Mais surtout, un nom se démarque, celui de Pecco Bagnaia. Le protégé de Valentino Rossi a eu besoin de 13 courses en 2021 pour obtenir sa première victoire en MotoGP, mais lorsqu’il l’a fait, il est devenu presque imbattable. Sa fin de saison parle d’elle-même : il a remporté quatre des six dernières manches, terminant à seulement 26 points du champion du monde.
Un parcours qui amène forcément à une comparaison avec son aîné de compatriote, Andrea Dovizioso… Ce dernier a remporté plus de courses que Bagnaia en 2017, soit six, lorsqu’il s’est approché le plus près du titre, terminant à 37 points derrière Marc Marquez. Le triple vice-champion du monde a marqué plus de points que les 252 de son cadet : 261 en 2017 et 269 en 2019, mais à cette occasion, il y avait un Grand Prix de plus. Les moyennes sont donc pratiquement identiques. De plus, Pecco a signé six pole positions, le même nombre que Dovi a inscrit… En huit ans chez Ducati.
Des statistiques qui n’ont pas échappé à Gigi Dall’Igna auquel a été souvent servi la soupe à la grimace à la cantine Ducati lorsque Dovi était un convive. A présent, il boit du petit lait… « Pecco a fait un travail incroyable : dans la seconde moitié de la saison, il était probablement le meilleur, il a remporté 4 des 6 dernières courses, et cela aurait pu être 5. Il s’améliore continuellement d’année en année, et il n’a pas encore atteint le niveau maximum ».
Ducati : « en 2020 il n’y avait plus la confiance mutuelle, en 2021 la confiance était absolue »

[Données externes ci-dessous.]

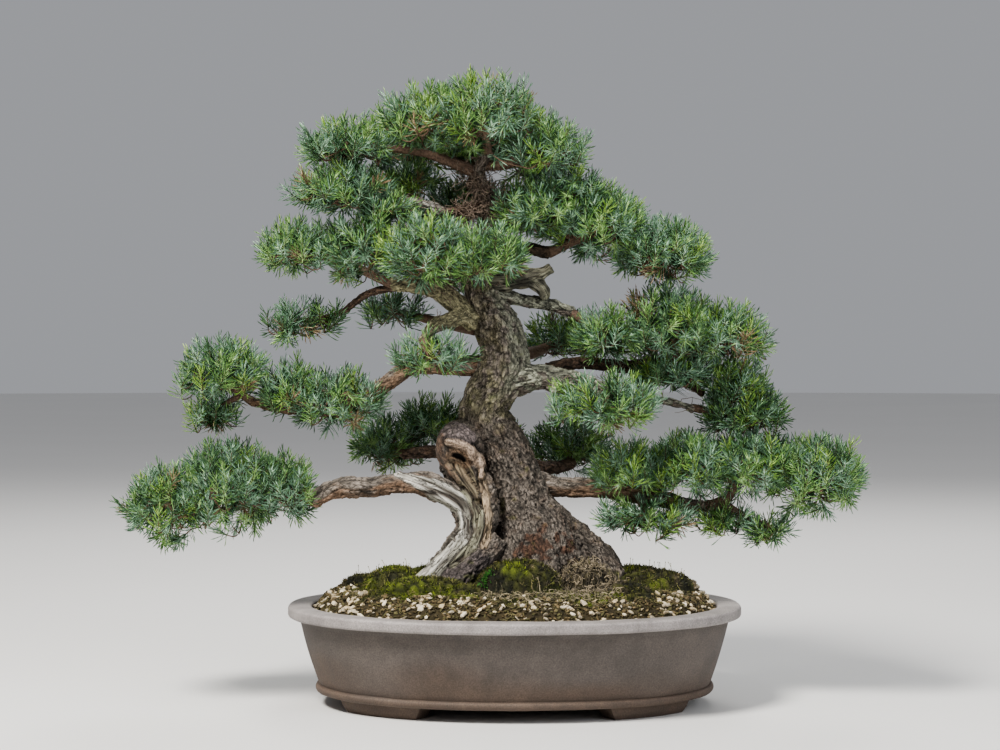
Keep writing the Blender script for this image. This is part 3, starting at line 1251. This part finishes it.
def build_limb(limb, material):
    """A bough with its own bark relief, or bare fibres where it is dead."""
    seed = 100 + len(limb.name) * 7 + limb.sides
    widest = max(station[3] for station in limb.tubes[0])
    parts = [limb_tube(route, 28) for route in limb.tubes]
    item = melted(limb.name + "_bark", parts, 0.85 + 0.02 * widest, material)
    points, normals = places_and_normals(item)
    local, _ = LimbSpace(limb.tubes).local(points)
    if limb.kind == "dead":
        stretch = 9.0
        bare = np.ones(len(points))
        height, light = dead_relief(local, seed)
        height = 0.8 * height + 1.5 * noise(points / 7.0, seed + 7)
        colour = 0.8 * dead_colour(light, local, np.ones(len(local), dtype=int))
        colour = colour * (0.3 + 0.7 * ramp(noise(points / 7.0, seed + 8), -0.4, 0.3))[:, None]
    else:
        stretch = 2.6
        bare = np.zeros(len(points))
        sinew = grain_noise(local, 0.45 * widest, 42.0, seed + 6)
        height, light = bark_relief(local, 3.0 + 0.2 * widest, seed)
        light = np.clip(light + 0.18 * sinew, 0, 1)
        height = height * (0.5 + 0.05 * widest) + 0.09 * widest * sinew
        if limb.kind in ("lichen", "olive"):
            height = height + 1.1 * noise(points / 7.0, seed + 9)
        colour = limb_colour(limb.kind, light, points, normals, local, seed)
    height = height + 0.1 * widest * noise(points / 10.0, seed + 5)
    if limb.name == "bough_left_low":
        inside, stream, which, _ = stream_space(points)
        bare = ramp(inside + 1.5 * noise(points / 6.0, 40), -1.0, 1.0)
        wood_height, wood_light = dead_relief(stream, 50)
        height = height * (1 - bare) + 0.7 * wood_height * bare
        colour = mixed(colour, dead_colour(wood_light, stream, which), bare)
        local = np.where(bare[:, None] > 0.5, stream * np.array((1, 1, stretch / 9)), local)
    move_vertices(item, points + height[:, None] * normals)
    give_colours(item, colour, bare)
    give_vectors(item, "grain", local / np.array((1, 1, stretch)))
    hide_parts(limb.name)


# Soil, moss and grit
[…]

Le directeur général de Ducati ne se contente pas de féliciter son pilote. Il prend aussi son parcours comme l’idée maîtresse d’une démonstration destinée à solder la période Dovizioso… Sa remarque sur l’embellie de ses troupes constatée cette saison est à ce titre édifiante : « il n’y a jamais une seule réponse, il faut travailler sur plusieurs aspects. En 2020 nous étions arrivés au bout d’une histoire, il n’y avait plus la confiance mutuelle pour arriver à certains résultats. En 2021 c’était complètement différent, il y a une confiance absolue des techniciens dans les pilotes et vice versa : cela fait la différence. La moto s’est certes améliorée, mais il y a aussi l’apport des pilotes ».
Il ajoute : « le pilote est toujours important, la technologie importe peu si vous n’avez pas un pilote capable de faire la différence. Je crois qu’il en sera de même à l’avenir aussi ». Gigi Dall’Igna enfonce le clou lorsqu’on lui fait remarquer que, peut-être, jamais une Ducati n’aura été aussi polyvalente que lors de cette saison, vu que cinq de ses six pilotes en lice ont été vus sur les podiums MotoGP. Il répond ainsi : « en réalité, même dans le passé, nous avons fait d’excellentes courses avec différents pilotes tels que Iannone, Petrucci, Miller, Bautista : ce n’est pas seulement cette saison que nous avons pu être rapide avec plusieurs de nos pilotes. Disons que la moto s’est toujours améliorée en adaptabilité aux différentes pistes et styles de pilotage ». Jamais, dans son argumentation, et notamment cette dernière, Andrea Dovizioso n’est cité. Mais il est dans tous les esprits.